Material provided —
══════

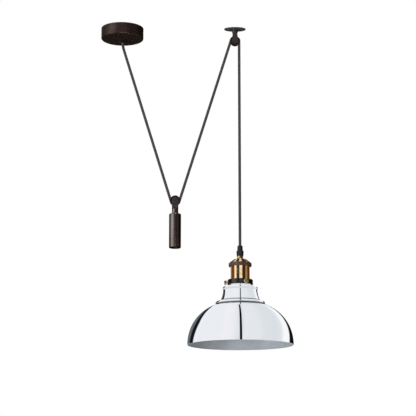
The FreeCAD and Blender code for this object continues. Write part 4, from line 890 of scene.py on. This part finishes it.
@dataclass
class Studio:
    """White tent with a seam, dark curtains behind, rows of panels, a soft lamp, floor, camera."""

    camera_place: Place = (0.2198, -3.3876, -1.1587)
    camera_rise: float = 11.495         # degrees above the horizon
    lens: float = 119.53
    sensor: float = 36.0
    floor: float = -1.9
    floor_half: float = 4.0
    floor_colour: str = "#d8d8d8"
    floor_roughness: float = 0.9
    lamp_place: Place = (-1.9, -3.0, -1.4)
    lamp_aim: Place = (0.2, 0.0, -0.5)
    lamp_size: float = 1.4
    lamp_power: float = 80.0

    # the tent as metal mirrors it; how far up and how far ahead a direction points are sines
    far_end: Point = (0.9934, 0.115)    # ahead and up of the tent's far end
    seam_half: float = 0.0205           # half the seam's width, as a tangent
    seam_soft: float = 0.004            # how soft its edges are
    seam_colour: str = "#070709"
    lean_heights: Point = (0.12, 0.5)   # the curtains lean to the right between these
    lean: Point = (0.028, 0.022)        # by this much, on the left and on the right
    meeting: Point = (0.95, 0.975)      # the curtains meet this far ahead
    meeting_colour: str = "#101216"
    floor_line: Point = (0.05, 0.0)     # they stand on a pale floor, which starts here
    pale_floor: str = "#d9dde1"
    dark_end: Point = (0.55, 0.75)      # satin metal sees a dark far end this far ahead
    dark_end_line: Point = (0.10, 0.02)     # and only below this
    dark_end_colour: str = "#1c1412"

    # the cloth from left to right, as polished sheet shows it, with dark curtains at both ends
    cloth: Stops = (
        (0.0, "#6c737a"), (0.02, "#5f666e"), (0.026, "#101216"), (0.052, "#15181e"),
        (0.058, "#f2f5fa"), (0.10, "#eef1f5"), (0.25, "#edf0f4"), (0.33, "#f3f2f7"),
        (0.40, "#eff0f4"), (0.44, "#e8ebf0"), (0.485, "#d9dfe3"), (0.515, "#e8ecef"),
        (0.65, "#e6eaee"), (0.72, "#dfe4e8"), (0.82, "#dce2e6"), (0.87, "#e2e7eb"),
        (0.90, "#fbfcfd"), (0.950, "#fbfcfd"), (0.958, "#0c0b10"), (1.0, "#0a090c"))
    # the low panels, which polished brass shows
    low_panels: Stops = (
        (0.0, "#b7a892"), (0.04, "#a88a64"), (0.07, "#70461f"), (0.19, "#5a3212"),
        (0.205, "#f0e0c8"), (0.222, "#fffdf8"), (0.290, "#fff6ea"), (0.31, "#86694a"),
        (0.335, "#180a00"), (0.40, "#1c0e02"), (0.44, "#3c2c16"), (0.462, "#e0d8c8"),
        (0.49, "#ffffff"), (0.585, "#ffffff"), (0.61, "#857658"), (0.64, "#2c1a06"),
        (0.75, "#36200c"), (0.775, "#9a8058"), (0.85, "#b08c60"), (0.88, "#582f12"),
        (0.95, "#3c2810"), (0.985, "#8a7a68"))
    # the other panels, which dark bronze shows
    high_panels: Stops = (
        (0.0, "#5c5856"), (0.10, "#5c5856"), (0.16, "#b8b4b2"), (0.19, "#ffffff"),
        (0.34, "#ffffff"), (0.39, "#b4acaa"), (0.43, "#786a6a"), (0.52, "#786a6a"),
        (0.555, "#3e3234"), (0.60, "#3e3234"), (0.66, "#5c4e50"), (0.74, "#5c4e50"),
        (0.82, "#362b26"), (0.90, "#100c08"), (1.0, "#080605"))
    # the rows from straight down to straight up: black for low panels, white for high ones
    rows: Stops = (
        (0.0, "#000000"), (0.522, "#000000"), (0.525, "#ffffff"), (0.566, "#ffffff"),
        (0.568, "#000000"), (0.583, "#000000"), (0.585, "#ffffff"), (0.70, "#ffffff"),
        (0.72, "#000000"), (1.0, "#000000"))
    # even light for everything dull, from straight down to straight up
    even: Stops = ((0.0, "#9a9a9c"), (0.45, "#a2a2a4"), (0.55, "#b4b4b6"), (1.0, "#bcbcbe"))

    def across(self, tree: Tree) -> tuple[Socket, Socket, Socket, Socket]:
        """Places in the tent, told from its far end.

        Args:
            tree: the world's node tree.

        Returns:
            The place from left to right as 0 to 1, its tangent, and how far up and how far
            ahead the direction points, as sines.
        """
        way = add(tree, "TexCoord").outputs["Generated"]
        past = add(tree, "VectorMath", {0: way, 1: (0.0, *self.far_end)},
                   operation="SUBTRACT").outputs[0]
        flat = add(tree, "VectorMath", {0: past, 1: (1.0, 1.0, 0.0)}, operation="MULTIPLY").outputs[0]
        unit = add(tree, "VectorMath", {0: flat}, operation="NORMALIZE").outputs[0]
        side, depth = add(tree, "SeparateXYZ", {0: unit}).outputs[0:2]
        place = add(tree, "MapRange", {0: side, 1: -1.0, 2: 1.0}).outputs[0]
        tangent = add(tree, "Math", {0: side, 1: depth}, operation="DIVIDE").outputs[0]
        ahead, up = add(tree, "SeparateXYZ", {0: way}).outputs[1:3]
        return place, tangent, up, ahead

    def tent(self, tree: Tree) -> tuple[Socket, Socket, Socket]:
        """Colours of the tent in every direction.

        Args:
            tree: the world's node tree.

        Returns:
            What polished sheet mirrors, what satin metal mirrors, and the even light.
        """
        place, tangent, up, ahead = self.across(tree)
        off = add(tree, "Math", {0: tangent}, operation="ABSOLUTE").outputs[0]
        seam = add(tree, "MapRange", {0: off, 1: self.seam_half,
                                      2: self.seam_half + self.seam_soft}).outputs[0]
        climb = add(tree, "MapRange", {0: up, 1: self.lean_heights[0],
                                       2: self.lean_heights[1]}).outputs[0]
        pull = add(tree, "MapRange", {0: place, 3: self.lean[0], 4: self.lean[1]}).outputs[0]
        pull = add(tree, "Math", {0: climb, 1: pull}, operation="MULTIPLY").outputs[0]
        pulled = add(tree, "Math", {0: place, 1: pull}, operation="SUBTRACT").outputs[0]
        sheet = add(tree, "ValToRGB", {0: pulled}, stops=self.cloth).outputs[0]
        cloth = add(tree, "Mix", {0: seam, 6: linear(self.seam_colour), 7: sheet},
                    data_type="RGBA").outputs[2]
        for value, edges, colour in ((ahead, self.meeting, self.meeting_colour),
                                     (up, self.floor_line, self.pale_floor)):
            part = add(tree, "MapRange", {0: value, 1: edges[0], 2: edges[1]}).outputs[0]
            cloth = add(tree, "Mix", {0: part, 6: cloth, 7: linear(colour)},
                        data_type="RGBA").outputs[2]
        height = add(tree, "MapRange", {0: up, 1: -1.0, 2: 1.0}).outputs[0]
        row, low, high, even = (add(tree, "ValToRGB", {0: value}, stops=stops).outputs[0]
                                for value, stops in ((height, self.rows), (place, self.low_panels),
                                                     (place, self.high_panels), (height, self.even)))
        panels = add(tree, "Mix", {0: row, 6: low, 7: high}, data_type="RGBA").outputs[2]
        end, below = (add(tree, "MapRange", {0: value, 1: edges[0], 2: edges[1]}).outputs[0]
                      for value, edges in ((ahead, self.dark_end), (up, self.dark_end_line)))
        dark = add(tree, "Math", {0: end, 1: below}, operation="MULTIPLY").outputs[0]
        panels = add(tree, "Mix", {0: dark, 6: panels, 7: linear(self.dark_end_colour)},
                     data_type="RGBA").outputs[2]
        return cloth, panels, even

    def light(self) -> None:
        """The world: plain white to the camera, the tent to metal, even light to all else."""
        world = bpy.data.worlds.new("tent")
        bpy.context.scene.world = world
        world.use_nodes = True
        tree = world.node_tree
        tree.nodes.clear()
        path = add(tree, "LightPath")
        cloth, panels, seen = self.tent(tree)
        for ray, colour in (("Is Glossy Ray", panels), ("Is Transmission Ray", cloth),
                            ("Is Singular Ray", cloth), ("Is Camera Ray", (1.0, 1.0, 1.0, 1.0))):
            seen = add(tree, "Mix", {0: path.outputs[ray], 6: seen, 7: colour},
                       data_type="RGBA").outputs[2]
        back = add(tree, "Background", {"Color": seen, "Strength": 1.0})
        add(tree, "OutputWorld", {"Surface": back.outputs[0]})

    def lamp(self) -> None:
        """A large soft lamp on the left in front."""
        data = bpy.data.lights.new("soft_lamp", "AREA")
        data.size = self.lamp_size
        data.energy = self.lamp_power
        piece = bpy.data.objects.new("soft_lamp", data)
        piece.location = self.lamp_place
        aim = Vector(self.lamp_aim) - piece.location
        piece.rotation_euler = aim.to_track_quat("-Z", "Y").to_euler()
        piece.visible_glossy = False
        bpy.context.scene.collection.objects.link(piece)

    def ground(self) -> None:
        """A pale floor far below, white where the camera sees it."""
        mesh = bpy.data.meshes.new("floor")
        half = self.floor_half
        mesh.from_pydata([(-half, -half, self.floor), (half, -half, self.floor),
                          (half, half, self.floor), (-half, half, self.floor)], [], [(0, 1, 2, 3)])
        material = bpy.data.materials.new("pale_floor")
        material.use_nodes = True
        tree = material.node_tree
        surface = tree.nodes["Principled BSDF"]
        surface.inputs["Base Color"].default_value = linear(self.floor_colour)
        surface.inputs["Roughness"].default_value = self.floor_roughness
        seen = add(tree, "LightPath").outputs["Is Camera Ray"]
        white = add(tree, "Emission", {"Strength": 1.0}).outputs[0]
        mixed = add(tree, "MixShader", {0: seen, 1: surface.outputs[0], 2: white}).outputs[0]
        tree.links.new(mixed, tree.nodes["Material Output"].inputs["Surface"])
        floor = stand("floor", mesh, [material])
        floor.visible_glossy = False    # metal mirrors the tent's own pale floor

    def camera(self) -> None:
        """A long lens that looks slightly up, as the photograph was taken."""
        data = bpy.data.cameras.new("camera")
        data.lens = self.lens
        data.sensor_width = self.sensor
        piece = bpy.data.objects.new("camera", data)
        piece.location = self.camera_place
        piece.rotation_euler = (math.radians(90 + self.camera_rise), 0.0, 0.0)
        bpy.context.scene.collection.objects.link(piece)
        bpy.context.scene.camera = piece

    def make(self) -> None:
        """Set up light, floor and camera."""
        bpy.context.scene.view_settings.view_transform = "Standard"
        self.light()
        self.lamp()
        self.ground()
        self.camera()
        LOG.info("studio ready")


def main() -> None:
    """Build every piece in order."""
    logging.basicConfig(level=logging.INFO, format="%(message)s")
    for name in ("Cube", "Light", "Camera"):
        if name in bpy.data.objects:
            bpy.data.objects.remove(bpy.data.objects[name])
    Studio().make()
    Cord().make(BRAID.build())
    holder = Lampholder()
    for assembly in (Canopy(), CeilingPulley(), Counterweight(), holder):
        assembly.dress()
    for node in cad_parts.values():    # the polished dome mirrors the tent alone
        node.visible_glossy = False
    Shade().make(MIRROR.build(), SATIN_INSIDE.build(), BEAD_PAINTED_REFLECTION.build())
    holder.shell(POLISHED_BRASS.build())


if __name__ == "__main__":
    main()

══════

Given problem — Quote the listing above from its first line to the line with "tent with a", inclusive, and add nothing.

Task output —
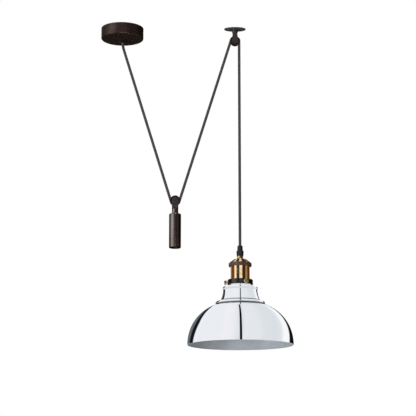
The FreeCAD and Blender code for this object continues. Write part 4, from line 890 of scene.py on. This part finishes it.
@dataclass
class Studio:
    """White tent with a seam, dark curtains behind, rows of panels, a soft lamp, floor, camera."""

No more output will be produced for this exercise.